Sometimes I have written design documentation after the implementation is complete - providing information for
others. I've often regretted not working through the design process first. I've found
things I wish I had done differently. Sometimes I am quite dissatisfied with the code structure or its
processing mechanisms or its user interface. While that post-mortem is useful, it is also dissapointing to find
that you could have built so much better.
Presenting Designs:
Let's assume you present using slides. Allow 2 minutes per slide (that is optimistic). So a ten minute
presentation means you will have 5 slides including your opening and closing slides.

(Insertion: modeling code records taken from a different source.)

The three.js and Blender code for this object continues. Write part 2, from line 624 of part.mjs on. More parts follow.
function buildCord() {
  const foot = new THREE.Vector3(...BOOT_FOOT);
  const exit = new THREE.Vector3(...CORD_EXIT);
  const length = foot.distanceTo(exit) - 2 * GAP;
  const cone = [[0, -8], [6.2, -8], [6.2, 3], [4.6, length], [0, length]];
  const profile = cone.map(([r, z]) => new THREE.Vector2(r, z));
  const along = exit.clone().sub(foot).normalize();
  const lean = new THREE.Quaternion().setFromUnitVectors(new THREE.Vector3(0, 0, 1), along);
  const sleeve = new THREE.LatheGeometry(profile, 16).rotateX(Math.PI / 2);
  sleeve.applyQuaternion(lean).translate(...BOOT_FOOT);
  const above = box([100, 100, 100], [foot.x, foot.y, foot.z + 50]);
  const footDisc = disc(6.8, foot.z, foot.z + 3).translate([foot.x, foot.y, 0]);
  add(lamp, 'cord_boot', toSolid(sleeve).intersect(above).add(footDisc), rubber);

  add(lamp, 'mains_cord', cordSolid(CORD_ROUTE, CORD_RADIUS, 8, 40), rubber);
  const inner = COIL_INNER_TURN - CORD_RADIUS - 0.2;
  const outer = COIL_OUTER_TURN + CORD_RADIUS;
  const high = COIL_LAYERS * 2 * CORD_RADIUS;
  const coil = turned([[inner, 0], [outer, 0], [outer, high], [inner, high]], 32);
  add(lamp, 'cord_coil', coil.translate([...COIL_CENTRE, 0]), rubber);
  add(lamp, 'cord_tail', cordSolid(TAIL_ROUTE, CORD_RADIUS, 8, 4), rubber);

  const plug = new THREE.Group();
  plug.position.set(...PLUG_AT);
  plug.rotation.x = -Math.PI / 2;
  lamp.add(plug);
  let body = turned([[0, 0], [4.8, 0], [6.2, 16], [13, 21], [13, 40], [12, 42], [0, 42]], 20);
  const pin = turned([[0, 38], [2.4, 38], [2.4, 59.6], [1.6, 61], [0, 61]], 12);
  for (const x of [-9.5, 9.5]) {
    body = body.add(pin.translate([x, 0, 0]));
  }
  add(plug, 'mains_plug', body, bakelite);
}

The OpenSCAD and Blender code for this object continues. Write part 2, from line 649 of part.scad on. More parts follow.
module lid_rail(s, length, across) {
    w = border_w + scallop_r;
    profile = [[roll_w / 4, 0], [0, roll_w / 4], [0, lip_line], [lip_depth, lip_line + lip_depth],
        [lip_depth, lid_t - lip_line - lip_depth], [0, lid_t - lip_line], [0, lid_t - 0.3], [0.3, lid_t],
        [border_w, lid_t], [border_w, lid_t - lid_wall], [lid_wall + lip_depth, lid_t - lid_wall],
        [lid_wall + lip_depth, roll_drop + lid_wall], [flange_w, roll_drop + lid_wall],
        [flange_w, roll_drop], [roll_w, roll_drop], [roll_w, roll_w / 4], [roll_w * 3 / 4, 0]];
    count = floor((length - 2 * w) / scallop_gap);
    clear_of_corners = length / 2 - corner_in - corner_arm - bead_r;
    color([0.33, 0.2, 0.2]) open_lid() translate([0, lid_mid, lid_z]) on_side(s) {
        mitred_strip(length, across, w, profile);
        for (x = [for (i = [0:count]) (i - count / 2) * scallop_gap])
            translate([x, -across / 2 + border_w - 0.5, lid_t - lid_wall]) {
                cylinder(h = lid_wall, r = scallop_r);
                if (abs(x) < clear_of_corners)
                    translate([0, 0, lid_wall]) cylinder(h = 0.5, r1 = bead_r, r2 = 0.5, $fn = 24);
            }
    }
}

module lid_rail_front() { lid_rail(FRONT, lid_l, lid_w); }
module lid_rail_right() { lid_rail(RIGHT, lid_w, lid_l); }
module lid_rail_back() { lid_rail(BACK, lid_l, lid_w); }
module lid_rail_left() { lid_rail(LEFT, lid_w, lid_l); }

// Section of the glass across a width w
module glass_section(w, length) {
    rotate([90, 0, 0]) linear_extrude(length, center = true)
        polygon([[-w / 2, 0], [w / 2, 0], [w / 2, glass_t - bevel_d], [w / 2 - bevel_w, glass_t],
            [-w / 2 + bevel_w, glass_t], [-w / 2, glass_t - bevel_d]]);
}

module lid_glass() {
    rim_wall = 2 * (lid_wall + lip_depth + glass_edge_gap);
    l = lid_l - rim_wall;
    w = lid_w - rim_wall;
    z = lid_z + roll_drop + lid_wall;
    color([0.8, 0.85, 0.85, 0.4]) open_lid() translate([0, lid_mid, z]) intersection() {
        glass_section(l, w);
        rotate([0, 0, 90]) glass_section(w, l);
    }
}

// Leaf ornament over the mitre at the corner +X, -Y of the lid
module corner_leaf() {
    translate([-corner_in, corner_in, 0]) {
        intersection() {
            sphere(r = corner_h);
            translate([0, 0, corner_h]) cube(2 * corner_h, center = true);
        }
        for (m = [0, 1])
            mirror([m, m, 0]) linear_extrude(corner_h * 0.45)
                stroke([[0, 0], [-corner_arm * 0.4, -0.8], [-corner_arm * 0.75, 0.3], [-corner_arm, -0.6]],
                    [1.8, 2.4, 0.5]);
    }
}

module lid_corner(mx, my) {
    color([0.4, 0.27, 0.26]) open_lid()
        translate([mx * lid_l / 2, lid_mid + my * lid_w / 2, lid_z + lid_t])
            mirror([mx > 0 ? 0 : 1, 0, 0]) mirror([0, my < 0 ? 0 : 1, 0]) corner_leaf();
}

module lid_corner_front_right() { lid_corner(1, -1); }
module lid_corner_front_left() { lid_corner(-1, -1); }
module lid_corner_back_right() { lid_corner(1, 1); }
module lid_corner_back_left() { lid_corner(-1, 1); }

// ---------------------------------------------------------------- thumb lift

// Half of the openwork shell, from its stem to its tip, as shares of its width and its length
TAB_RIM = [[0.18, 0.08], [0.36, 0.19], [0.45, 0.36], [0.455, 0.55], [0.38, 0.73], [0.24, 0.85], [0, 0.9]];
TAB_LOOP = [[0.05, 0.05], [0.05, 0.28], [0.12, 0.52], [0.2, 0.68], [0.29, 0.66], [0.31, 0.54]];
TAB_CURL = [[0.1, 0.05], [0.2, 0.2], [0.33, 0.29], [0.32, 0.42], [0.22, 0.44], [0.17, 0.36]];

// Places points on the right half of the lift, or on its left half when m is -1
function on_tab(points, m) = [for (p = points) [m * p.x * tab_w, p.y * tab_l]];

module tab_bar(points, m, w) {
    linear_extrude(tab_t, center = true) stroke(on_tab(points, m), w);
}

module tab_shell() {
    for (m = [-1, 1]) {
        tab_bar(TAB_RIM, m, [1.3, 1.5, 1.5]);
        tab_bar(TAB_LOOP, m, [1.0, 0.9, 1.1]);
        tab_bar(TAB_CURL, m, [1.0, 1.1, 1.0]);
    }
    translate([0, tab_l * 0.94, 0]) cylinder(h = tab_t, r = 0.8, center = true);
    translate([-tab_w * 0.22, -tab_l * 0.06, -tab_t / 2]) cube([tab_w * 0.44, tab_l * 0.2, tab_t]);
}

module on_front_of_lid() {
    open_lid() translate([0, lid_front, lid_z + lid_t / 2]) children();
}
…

Clearly you have to cherry-pick the design document, selecting small pieces of of each design topic as
representative of your design. You may have to eliminate some of the design topics altogether. Pick those
with the most impact for your audience.
Be very careful to stick to the script. Don't ramble, use one strong statement per topic with perhaps
a very few words of elaboration.
Finally, talk to the audience - don't read your slides. The slides are there for your audience and to keep you
on track. Remember, you know more about your presentation topic than the audience - trust me, you do!
So don't be terrified :-)
Epilogue:
We want to make our programs elegant and simple, make their intents clear, and make them quick and reliable.
That is most likely to happen if we think first about design.